WHAT YOU ARE ASKED TO DO: Repeat word for word everything from the line containing "zip(*points))), Vector(map(max, zip(*points)))" to the end of the listing, first and last lines included, and only that.
* BEGIN GIVEN INFORMATION *
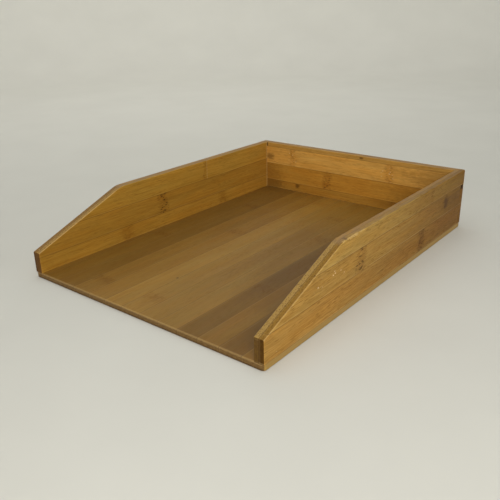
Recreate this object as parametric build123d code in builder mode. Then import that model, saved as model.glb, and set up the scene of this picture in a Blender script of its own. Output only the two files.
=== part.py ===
"""A bamboo letter tray with an open front, in millimetres.

A flat base board carries three walls. The side walls slope down to a low end at the front, and meet the
back wall in glued finger joints. The base is one layer of bamboo strips, edge to edge, that run from
front to back. Each wall is two layers, an inner and an outer ply, of strips laid along the wall.

The origin is the middle of the underside. +X is the tray's right, +Y its back, +Z is up, and paper goes
in over the front edge, at -Y. Every strip of bamboo is a piece of its own.
"""

import os

from build123d import *

# Outside of the tray
tray_width = 250.0
tray_length = 335.0
tray_height = 60.0

# Boards
base_thickness = 5.0
ply_thickness = 4.25
wall_thickness = 2 * ply_thickness

# Outline of a side wall: a low front end, a straight slope, and a rounded shoulder at its top
front_end_height = 23.5
slope_run = 96.0
shoulder_radius = 25.0

# Strips: the first one is the offcut that the board starts with, and the last takes what is left
base_strip_width = 19.85
base_first_strip = 12.7
wall_strip_height = 20.4
first_strips = {
    "left_wall_inner": 14.25,
    "left_wall_outer": 20.35,
    "right_wall_inner": 16.6,
    "right_wall_outer": 20.35,
    "back_wall_inner": 9.7,
    "back_wall_outer": 18.3,
}

# Finger joints at the two back corners: two middle fingers of this height, about the wall's mid height
finger_height = 13.25

# Easing of the edges
base_corner_radius = 3.0
back_corner_radius = 1.5
arris_radius = 0.8

# Places worked out from the sizes above
right_face = tray_width / 2
back_face = tray_length / 2
front_face = -back_face
inner_right_face = right_face - wall_thickness
inner_back_face = back_face - wall_thickness
finger_middle = (base_thickness + tray_height) / 2
finger_levels = [
    base_thickness,
    finger_middle - finger_height,
    finger_middle,
    finger_middle + finger_height,
    tray_height,
]
back_fingers = [(finger_levels[0], finger_levels[1]), (finger_levels[2], finger_levels[3])]
side_fingers = [(finger_levels[1], finger_levels[2]), (finger_levels[3], finger_levels[4])]


def strip_edges(start, first, pitch, end):
    """Return the low and high edge of each strip in a ply that starts and ends at these places."""
    edges = [start, start + first]
    while edges[-1] + pitch < end:
        edges.append(edges[-1] + pitch)
    edges.append(end)
    return list(zip(edges[:-1], edges[1:]))


def corner_blocks(levels, side):
    """Return the boxes, one for each pair of levels, that fill the back corner on one side of the tray."""
    near = side * inner_right_face
    far = side * right_face
    return [
        ((min(near, far), inner_back_face, low), (max(near, far), back_face, high))
        for low, high in levels
    ]


def cut_strip(name, board, low, high, notches):
    """Cut one strip out of a board: what lies between two corners, less the notches. Write it as STEP."""
    with BuildPart() as strip:
        add(board.part)
        with Locations((Vector(*low) + Vector(*high)) / 2):
            Box(*(Vector(*high) - Vector(*low)), mode=Mode.INTERSECT)
        for notch_low, notch_high in notches:
            if notch_low[2] < high[2] and notch_high[2] > low[2]:
                with Locations((Vector(*notch_low) + Vector(*notch_high)) / 2):
                    Box(*(Vector(*notch_high) - Vector(*notch_low)), mode=Mode.SUBTRACT)
    strip.part.label = name
    export_step(strip.part, f"parts/{name}.step")
    print(f"{name}: {strip.part.volume / 1000:.2f} cm3, {len(strip.part.solids())} solid")


def is_exposed_arris(edge):
    """Say whether an edge of the walls is an outside corner that a hand can reach."""
    middle = edge.center()
    on_base = middle.Z < base_thickness + 0.01
    in_back_corner = edge.geom_type == GeomType.LINE and abs(middle.Y - inner_back_face) < 0.01
    upright = abs(edge.tangent_at(0.5).Z) > 0.99
    across = abs(edge.tangent_at(0.5).X) > 0.99
    on_shoulder = across and front_face + 1 < middle.Y < 0
    return not on_base and not on_shoulder and not (in_back_corner and upright)


os.makedirs("parts", exist_ok=True)

# The base board before it is cut into strips, with eased lower edges and rounded corners
with BuildPart() as base_board:
    with BuildSketch():
        RectangleRounded(tray_width, tray_length, base_corner_radius)
    extrude(amount=base_thickness)
    fillet(base_board.faces().sort_by(Axis.Z)[0].edges(), radius=arris_radius)
    with BuildSketch(Plane.YZ):
        with Locations((front_face + arris_radius / 2, base_thickness - arris_radius / 2)):
            Rectangle(arris_radius, arris_radius)
        with Locations((front_face + arris_radius, base_thickness - arris_radius)):
            Circle(arris_radius, mode=Mode.SUBTRACT)
    extrude(amount=inner_right_face, both=True, mode=Mode.SUBTRACT)

# All three walls in one piece: a U in plan, cut to the side outline, with every exposed edge eased
with BuildPart() as walls:
    with BuildSketch(Plane.XY.offset(base_thickness)):
        Rectangle(tray_width, tray_length)
        with Locations((0, -wall_thickness)):
            Rectangle(2 * inner_right_face, tray_length, mode=Mode.SUBTRACT)
    extrude(amount=tray_height - base_thickness)
    with BuildSketch(Plane.YZ) as side_outline:
        with BuildLine():
            Polyline(
                (front_face, base_thickness),
                (front_face, front_end_height),
                (front_face + slope_run, tray_height),
                (back_face, tray_height),
                (back_face, base_thickness),
                close=True,
            )
        make_face()
        shoulder = side_outline.vertices().sort_by_distance((front_face + slope_run, tray_height))[0]
        fillet(shoulder, radius=shoulder_radius)
    extrude(amount=right_face, both=True, mode=Mode.INTERSECT)
    fillet(walls.edges().filter_by(Axis.Z).group_by(Axis.Y)[-1], radius=back_corner_radius)
    fillet(walls.edges().filter_by(is_exposed_arris), radius=arris_radius)

# The base's strips, from left to right
for number, (left, right) in enumerate(
    strip_edges(-right_face, base_first_strip, base_strip_width, right_face), start=1
):
    cut_strip(
        f"base_strip_{number:02d}",
        base_board,
        (left, front_face, 0),
        (right, back_face, base_thickness),
        [],
    )

# The strips of the side walls, from the bottom up, notched at the back for the back wall's fingers
for side_name, side in (("left", -1), ("right", 1)):
    for ply_name, outer_depth in (("inner", ply_thickness), ("outer", 0)):
        outside = side * (right_face - outer_depth)
        inside = side * (right_face - outer_depth - ply_thickness)
        ply = f"{side_name}_wall_{ply_name}"
        for number, (bottom, top) in enumerate(
            strip_edges(base_thickness, first_strips[ply], wall_strip_height, tray_height), start=1
        ):
            cut_strip(
                f"{ply}_strip_{number}",
                walls,
                (min(inside, outside), front_face, bottom),
                (max(inside, outside), back_face, top),
                corner_blocks(back_fingers, side),
            )

# The strips of the back wall, from the bottom up, notched at both ends for the side walls' fingers
for ply_name, outer_depth in (("inner", ply_thickness), ("outer", 0)):
    outside = back_face - outer_depth
    ply = f"back_wall_{ply_name}"
    for number, (bottom, top) in enumerate(
        strip_edges(base_thickness, first_strips[ply], wall_strip_height, tray_height), start=1
    ):
        cut_strip(
            f"{ply}_strip_{number}",
            walls,
            (-right_face, outside - ply_thickness, bottom),
            (right_face, outside, top),
            corner_blocks(side_fingers, -1) + corner_blocks(side_fingers, 1),
        )
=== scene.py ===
"""The looks of a bamboo letter tray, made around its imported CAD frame.

Every strip of bamboo in the frame gets a finer copy of itself, with worn, chipped edges, and a material
of its own: fibres, vascular dashes, knuckles where the cane was jointed, end grain, glue lines and dust.
Lengths in the meshes are metres. Materials count in millimetres, from the front edge, the left wall's inner
face and the underside.
"""

import math
from collections import namedtuple

import bmesh
import bpy
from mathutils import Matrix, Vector, noise


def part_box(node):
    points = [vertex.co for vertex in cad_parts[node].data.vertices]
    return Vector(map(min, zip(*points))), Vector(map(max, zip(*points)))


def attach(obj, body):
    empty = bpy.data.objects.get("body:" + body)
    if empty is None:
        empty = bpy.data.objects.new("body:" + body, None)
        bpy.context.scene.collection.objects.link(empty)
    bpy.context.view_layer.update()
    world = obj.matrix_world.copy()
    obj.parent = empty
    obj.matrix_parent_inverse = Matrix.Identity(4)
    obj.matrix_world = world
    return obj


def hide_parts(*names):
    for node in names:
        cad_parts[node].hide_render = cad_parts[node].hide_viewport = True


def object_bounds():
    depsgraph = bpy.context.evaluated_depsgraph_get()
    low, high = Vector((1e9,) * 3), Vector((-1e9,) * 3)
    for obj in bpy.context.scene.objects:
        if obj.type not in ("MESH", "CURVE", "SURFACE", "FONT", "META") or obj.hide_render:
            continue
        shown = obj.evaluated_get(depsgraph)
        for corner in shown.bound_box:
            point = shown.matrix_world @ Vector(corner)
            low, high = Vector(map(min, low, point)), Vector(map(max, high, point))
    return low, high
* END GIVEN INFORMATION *
ANSWER:
    return Vector(map(min, zip(*points))), Vector(map(max, zip(*points)))


def attach(obj, body):
    empty = bpy.data.objects.get("body:" + body)
    if empty is None:
        empty = bpy.data.objects.new("body:" + body, None)
        bpy.context.scene.collection.objects.link(empty)
    bpy.context.view_layer.update()
    world = obj.matrix_world.copy()
    obj.parent = empty
    obj.matrix_parent_inverse = Matrix.Identity(4)
    obj.matrix_world = world
    return obj


def hide_parts(*names):
    for node in names:
        cad_parts[node].hide_render = cad_parts[node].hide_viewport = True


def object_bounds():
    depsgraph = bpy.context.evaluated_depsgraph_get()
    low, high = Vector((1e9,) * 3), Vector((-1e9,) * 3)
    for obj in bpy.context.scene.objects:
        if obj.type not in ("MESH", "CURVE", "SURFACE", "FONT", "META") or obj.hide_render:
            continue
        shown = obj.evaluated_get(depsgraph)
        for corner in shown.bound_box:
            point = shown.matrix_world @ Vector(corner)
            low, high = Vector(map(min, low, point)), Vector(map(max, high, point))
    return low, high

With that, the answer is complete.